Of the three questions I had raised moments ago, two are still unaddressed. The question about shutting off the forces of globalization was to a large extent rhetorical; my answer would be 'no.' But I did load the question by using the phrase "withdrawal from modernity" and thus presenting the matter as an all -or- nothing choice. In an interesting article published earlier this year Sasakibara has argued that there is another option: A new paradigm in which many aspects of Western market capitalism are combined with elements drawn from the global economic system which existed centuries ago and in which Asia and the Middle East played a crucial role. Like all marriages, this is also an exciting idea but I am afraid I can say no more at this stage.
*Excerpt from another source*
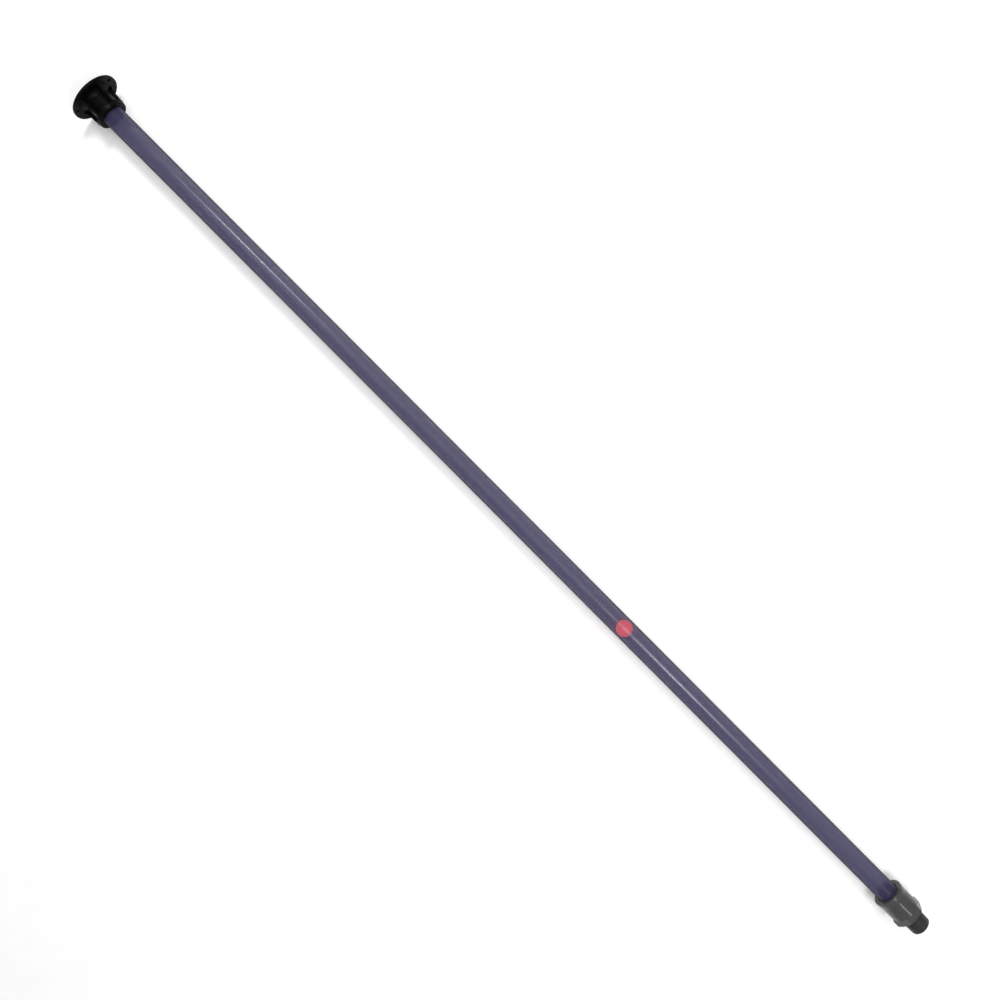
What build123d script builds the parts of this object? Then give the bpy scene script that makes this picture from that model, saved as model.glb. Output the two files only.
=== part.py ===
from build123d import *
import os
from math import atan, degrees, radians, sin, tan

# Float-ball sight tube: a clear pipe with a loose float ball, a screw-down end flange on one end and a
# male pipe adapter on the other. It lies along +X on the plane Z = 0, as it lies on a bench, with the
# flange's mounting face at the -X end. The origin is the middle of the foot of its box. Millimetres.

# Clear pipe, nominal half-inch size
PIPE_OD = 21.34
PIPE_WALL = 1.6
PIPE_LENGTH = 1129.0
PIPE_EDGE = 0.4  # broken edge at each cut end
GLUE_GAP = 0.06  # radial, between the pipe and its sockets
END_GAP = 0.2  # between the pipe's cut end and the foot of a socket

# End flange
DISC_D = 51.6
DISC_T = 2.8
DISC_ROUND = 0.7
FLANGE_HEIGHT = 26.7
HUB_FOOT_D = 35.8  # over the ribs, at the disc
HUB_FLARE = 4.0  # concave feet of the ribs
COLLAR_START = 22.2  # from the mounting face
RIB_END_D = 33.0  # over the ribs, at the collar
RIB_END_SLOPE = 0.8  # length in which the ribs' ends drop to the collar
COLLAR_D = 31.9
MOUTH_D = 31.0
MOUTH_ROUND = 1.0
MOUTH_CHAMFER = 0.7  # inner edge of the mouth
END_WALL = 2.5
RIB_COUNT = 5
RIB_WIDTH = 1.8
CORE_D = 25.8  # the socket's wall between the ribs
CORE_FLARE = 5.0  # concave foot of the core
CORE_ROUND = 0.8  # where the core meets the collar
SCREW_PCD = 44.4
SCREW_HOLE_D = 4.0

# Male adapter: slip socket, hexagon and tapered pipe thread
ADAPTER_LENGTH = 49.2
SOCKET_DEPTH = 22.3
SOCKET_CHAMFER = 0.8
BODY_D = 30.4
BEAD_D = 31.8
BEAD_LENGTH = 3.2
BEAD_FADE = 8.0  # where the bead has run down to the body
BEAD_ROUND = 0.8
HEX_START = 23.5
HEX_LENGTH = 8.6
HEX_FLATS = 29.0
HEX_CORNER_D = 33.3  # the corners are turned to this
HEX_CHAMFER = 1.2
HEX_TURN = 12.0  # degrees between a flat's middle and the top, towards +Y
WATERWAY_D = 13.9
THREAD_PITCH = 25.4 / 14
THREAD_TAPER = 1 / 32  # growth of the radius with length
THREAD_PITCH_D = 19.5  # at the small end
THREAD_DEPTH = 0.66 * THREAD_PITCH
THREAD_CREST = 0.14 * THREAD_PITCH  # flat on the crests
THREAD_SINK = 0.15  # how far the ridge is rooted in its core
THREAD_CHAMFER = 1.3
NECK_LENGTH = 1.2  # plain neck between the hexagon and the thread

# Float ball
BALL_D = 16.7
BALL_FROM_FLANGE = 734.0  # its centre, from the mounting face

BASE = (Align.CENTER, Align.CENTER, Align.MIN)
SOCKET_R = PIPE_OD / 2 + GLUE_GAP
HEX_END = HEX_START + HEX_LENGTH
THREAD_LENGTH = ADAPTER_LENGTH - HEX_END
PIPE_START = END_WALL + END_GAP
ADAPTER_START = PIPE_START + PIPE_LENGTH + END_GAP - SOCKET_DEPTH
TOTAL_LENGTH = ADAPTER_START + ADAPTER_LENGTH
AXIS_Z = DISC_D / 2


def laid(shape, distance):
    """Lays a shape made along +Z along +X, its foot at this distance from the mounting face."""
    return Pos(distance - TOTAL_LENGTH / 2, 0, AXIS_Z) * Rot(0, 90, 0) * shape


def turned(*outline):
    """A solid of revolution about Z from a closed outline of (radius, height) points."""
    return revolve(Plane.XZ * make_face(Polyline(*outline, close=True)), Axis.Z)


def rod(radius, start, end):
    return Pos(0, 0, start) * Cylinder(radius, end - start, align=BASE)


def circles(shape, radius):
    """The round edges of one radius, lowest first."""
    round_edges = shape.edges().filter_by(GeomType.CIRCLE)
    return round_edges.filter_by(lambda edge: abs(edge.radius - radius) < 1e-3).sort_by(Axis.Z)


# Pipe


def clear_pipe():
    tube = rod(PIPE_OD / 2, 0, PIPE_LENGTH) - rod(PIPE_OD / 2 - PIPE_WALL, 0, PIPE_LENGTH)
    return chamfer(tube.edges().filter_by(GeomType.CIRCLE), PIPE_EDGE)


# Flange


def flange_body():
    """The disc and the hub's outline over its ribs and collar, before anything is cut out."""
    rim = DISC_D / 2
    foot = HUB_FOOT_D / 2
    mouth = MOUTH_D / 2
    body = turned(
        (0, 0),
        (rim, 0),
        (rim, DISC_T),
        (foot, DISC_T),
        (RIB_END_D / 2, COLLAR_START),
        (COLLAR_D / 2, COLLAR_START + RIB_END_SLOPE),
        (mouth, FLANGE_HEIGHT),
        (0, FLANGE_HEIGHT),
    )
    body = fillet(circles(body, foot), HUB_FLARE)
    body = fillet(circles(body, mouth), MOUTH_ROUND)
    return fillet(circles(body, rim), DISC_ROUND)


def pocket():
    """The space between two ribs, on the +X side of the hub."""
    core = CORE_D / 2
    reach = DISC_D
    ring = turned((core, DISC_T), (reach, DISC_T), (reach, COLLAR_START), (core, COLLAR_START))
    ring = fillet(circles(ring, core)[:1], CORE_FLARE)
    ring = fillet(circles(ring, core)[-1:], CORE_ROUND)
    half_span = radians(180 / RIB_COUNT)
    corner = RIB_WIDTH / 2 / sin(half_span)
    side = reach * tan(half_span)
    wedge = make_face(Polyline((corner, 0), (corner + reach, -side), (corner + reach, side), close=True))
    return ring & extrude(wedge, COLLAR_START)


def mounting_flange():
    body = flange_body()
    body -= rod(SOCKET_R, END_WALL, FLANGE_HEIGHT)
    body = chamfer(circles(body, SOCKET_R)[-1:], MOUTH_CHAMFER)
    space = pocket()
    hole = Pos(SCREW_PCD / 2, 0, 0) * rod(SCREW_HOLE_D / 2, 0, DISC_T)
    for i in range(RIB_COUNT):
        turn = Rot(0, 0, 180 + 360 / RIB_COUNT * i)
        body -= turn * space
        body -= turn * hole
    return body


# Adapter


def adapter_body():
    """The socket's outside: a bead at the mouth that runs down to the plain body."""
    body = turned(
        (0, 0),
        (BEAD_D / 2, 0),
        (BEAD_D / 2, BEAD_LENGTH),
        (BODY_D / 2, BEAD_FADE),
        (BODY_D / 2, HEX_START + HEX_CHAMFER),
        (0, HEX_START + HEX_CHAMFER),
    )
    return fillet(circles(body, BEAD_D / 2)[:1], BEAD_ROUND)


def hexagon():
    """The hexagon, its corners turned and chamfered at 30 degrees."""
    outline = RegularPolygon(HEX_FLATS / 2, 6, major_radius=False, rotation=30 - HEX_TURN)
    prism = extrude(outline, HEX_LENGTH)
    corner = HEX_CORNER_D / 2
    inset = HEX_CHAMFER / tan(radians(30))
    limit = turned(
        (0, 0),
        (corner - inset, 0),
        (corner, HEX_CHAMFER),
        (corner, HEX_LENGTH - HEX_CHAMFER),
        (corner - inset, HEX_LENGTH),
        (0, HEX_LENGTH),
    )
    return Pos(0, 0, HEX_START) * (prism & limit)


def root_radius(distance):
    """Radius of the thread's root at a distance from its small end."""
    return THREAD_PITCH_D / 2 - THREAD_DEPTH / 2 + THREAD_TAPER * distance


def pipe_thread():
    """The tapered thread, its small end at the foot and its plain neck at the top."""
    start = -THREAD_PITCH
    small = root_radius(start)
    half_root = THREAD_CREST / 2 + THREAD_DEPTH * tan(radians(30))
    half_crest = THREAD_CREST / 2
    section = Polyline(
        (small - THREAD_SINK, -half_root),
        (small, -half_root),
        (small + THREAD_DEPTH, -half_crest),
        (small + THREAD_DEPTH, half_crest),
        (small, half_root),
        (small - THREAD_SINK, half_root),
        close=True,
    )
    helix = Helix(
        pitch=THREAD_PITCH,
        height=THREAD_LENGTH + THREAD_PITCH,
        radius=small,
        center=(0, 0, start),
        cone_angle=degrees(atan(THREAD_TAPER)),
    )
    ridge = sweep(Pos(0, 0, start) * Plane.XZ * make_face(section), path=helix, is_frenet=True)
    low = 2 * start
    high = THREAD_LENGTH - 2 * start
    core = turned((0, low), (root_radius(low), low), (root_radius(high), high), (0, high))
    return trimmed(core + ridge)


def trimmed(thread):
    """Cuts the thread to length and gives it its lead-in chamfer and neck."""
    outside = HEX_CORNER_D
    margin = 4 * THREAD_PITCH
    thread -= rod(outside, -margin, 0)
    thread -= rod(outside, THREAD_LENGTH, THREAD_LENGTH + margin)
    lead = root_radius(0) + 0.05
    chamfer_ring = turned(
        (lead, -0.1),
        (lead + THREAD_CHAMFER, THREAD_CHAMFER),
        (outside, THREAD_CHAMFER),
        (outside, -0.1),
    )
    thread -= Rot(0, 0, 41) * chamfer_ring
    neck_start = THREAD_LENGTH - NECK_LENGTH
    neck = root_radius(THREAD_LENGTH) - 0.05
    return thread - (rod(outside, neck_start, THREAD_LENGTH + 1) - rod(neck, neck_start, THREAD_LENGTH + 1))


def male_adapter():
    body = adapter_body() + hexagon()
    body += Pos(0, 0, ADAPTER_LENGTH) * Rot(180, 0, 0) * pipe_thread()
    body -= rod(SOCKET_R, 0, SOCKET_DEPTH)
    body -= rod(WATERWAY_D / 2, SOCKET_DEPTH, ADAPTER_LENGTH)
    return chamfer(circles(body, SOCKET_R)[:1], SOCKET_CHAMFER)


# Ball


def float_ball():
    return Sphere(BALL_D / 2)


PARTS = {
    "clear_pipe": laid(clear_pipe(), PIPE_START),
    "mounting_flange": laid(mounting_flange(), 0),
    "male_adapter": laid(male_adapter(), ADAPTER_START),
    "float_ball": laid(float_ball(), BALL_FROM_FLANGE),
}

os.makedirs("parts", exist_ok=True)
for name, shape in PARTS.items():
    export_step(shape, f"parts/{name}.step")
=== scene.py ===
import math

import bpy
from mathutils import Matrix, Vector


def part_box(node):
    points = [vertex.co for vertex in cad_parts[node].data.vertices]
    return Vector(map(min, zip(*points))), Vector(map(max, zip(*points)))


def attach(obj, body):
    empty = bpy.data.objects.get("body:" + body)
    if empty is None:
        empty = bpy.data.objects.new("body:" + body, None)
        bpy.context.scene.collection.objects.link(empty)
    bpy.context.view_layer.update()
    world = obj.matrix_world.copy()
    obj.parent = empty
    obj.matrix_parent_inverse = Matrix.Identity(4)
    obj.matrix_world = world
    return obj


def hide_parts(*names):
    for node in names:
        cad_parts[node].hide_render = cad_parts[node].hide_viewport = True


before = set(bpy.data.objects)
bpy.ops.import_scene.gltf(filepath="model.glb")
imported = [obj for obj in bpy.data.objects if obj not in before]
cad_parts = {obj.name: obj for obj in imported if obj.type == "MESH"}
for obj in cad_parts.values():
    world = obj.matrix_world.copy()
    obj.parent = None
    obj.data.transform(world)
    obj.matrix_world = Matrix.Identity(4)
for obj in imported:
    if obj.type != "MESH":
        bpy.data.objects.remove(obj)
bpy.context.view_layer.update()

# The visual scene of a float-ball sight tube, in metres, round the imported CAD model. The tube lies along
# +X on a pale floor. Both fittings and the ball keep their CAD meshes and get procedural materials. The
# clear pipe is turned again here, finer than the CAD mesh, so that long highlights run smoothly along it.

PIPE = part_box("clear_pipe")
AXIS_Z = (PIPE[0][2] + PIPE[1][2]) / 2
MM = 0.001


# Materials

PVC_IOR = 1.53
NOISE_SPAN = (0.3, 0.7)  # most of a noise's values lie between these
DIE_LINE_DEPTH = 0.004 * MM


class Tree:
    """A material's node tree with short calls for the nodes used here."""

    def __init__(self, name):
        self.material = bpy.data.materials.new(name)
        self.material.use_nodes = True
        self.nodes = self.material.node_tree.nodes
        self.links = self.material.node_tree.links
        self.shader = self.nodes["Principled BSDF"]
        self.coords = self.nodes.new("ShaderNodeTexCoord").outputs["Object"]

    def add(self, kind, inputs=None, **settings):
        node = self.nodes.new("ShaderNode" + kind)
        for key, value in settings.items():
            setattr(node, key, value)
        for key, value in (inputs or {}).items():
            if isinstance(value, bpy.types.NodeSocket):
                self.links.new(value, node.inputs[key])
            else:
                node.inputs[key].default_value = value
        return node

    def link(self, source, name):
        self.links.new(source, self.shader.inputs[name])

    def set(self, **values):
        for name, value in values.items():
            self.shader.inputs[name.replace("_", " ")].default_value = value

    def noise(self, size, detail=3.0, roughness=0.5, along=1):
        """Noise whose features are about this size in metres, and this many times longer along the pipe."""
        place = self.add("Mapping", {"Vector": self.coords, "Scale": (1 / along, 1, 1)}).outputs[0]
        settings = {"Vector": place, "Scale": 1 / size, "Detail": detail, "Roughness": roughness}
        return self.add("TexNoise", settings).outputs["Fac"]

    def ranged(self, value, low, high, start, end):
        """Runs from low to high while the value runs from start to end."""
        span = {"Value": value, "From Min": start, "From Max": end, "To Min": low, "To Max": high}
        return self.add("MapRange", span).outputs[0]

    def tones(self, noise, dark, light):
        """A colour that wanders between two tones with the noise."""
        node = self.add("ValToRGB", {"Fac": noise})
        for element, place, colour in zip(node.color_ramp.elements, NOISE_SPAN, (dark, light)):
            element.position = place
            element.color = (*colour, 1.0)
        return node.outputs[0]

    def mix(self, factor, first, second):
        node = self.add("Mix", {"Factor": factor}, data_type="RGBA")
        for socket, colour in zip([s for s in node.inputs if s.type == "RGBA"], (first, second)):
            if isinstance(colour, bpy.types.NodeSocket):
                self.links.new(colour, socket)
            else:
                socket.default_value = (*colour, 1.0)
        return [s for s in node.outputs if s.type == "RGBA"][0]

    def surface(self, factor, first, second):
        """Makes a mix of two shaders the material's surface."""
        mixed = self.add("MixShader", {0: factor, 1: first, 2: second})
        self.links.new(mixed.outputs[0], self.nodes["Material Output"].inputs["Surface"])

    def bump(self, *layers):
        """Adds (height, distance in metres) layers of relief one on the other."""
        normal = None
        for height, distance in layers:
            inputs = {"Height": height, "Distance": distance, "Strength": 1.0}
            if normal:
                inputs["Normal"] = normal
            normal = self.add("Bump", inputs).outputs[0]
        self.link(normal, "Normal")

    def die_lines(self):
        """Fine lines from the die, which run the whole length of an extruded pipe."""
        self.bump((self.noise(1.1 * MM, 2.0, along=900), DIE_LINE_DEPTH))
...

Finally, I must address briefly the question about the outlook for future growth of the miracle-performing countries. Some analysts question whether there was ever a miracle at all; others consider that the performance of these economies had relied excessively on capital formation and must hereafter slow substantially. I, for one, am impressed by the argument of those that have pointed out that in most East Asian countries, the stock of capital per unit of labor is still very much smaller than that in the more advanced countries that the quality of the labor force will improve automatically as a result of demographic factors. These facts, together with the high savings rates in these countries, an ample and capable entrepreneurial class, and -- notwithstanding the recent failure -- the commitment of these countries to macroeconomic stability, all give hope for the future. Couple this with the expectation, as expressed in a recent AsDB study, that South Asia is now in a position to substantially accelerate its growth, and then one can be optimistic about the future of the continent. Of course, I do not deliver such optimism without a dash of caution. What we have before us is an opportunity -- it is for individuals and institutions to turn it into reality. But I cannot believe that the salience of Asia on the world scene in the last few decades was only a transitional episode, withering away with time.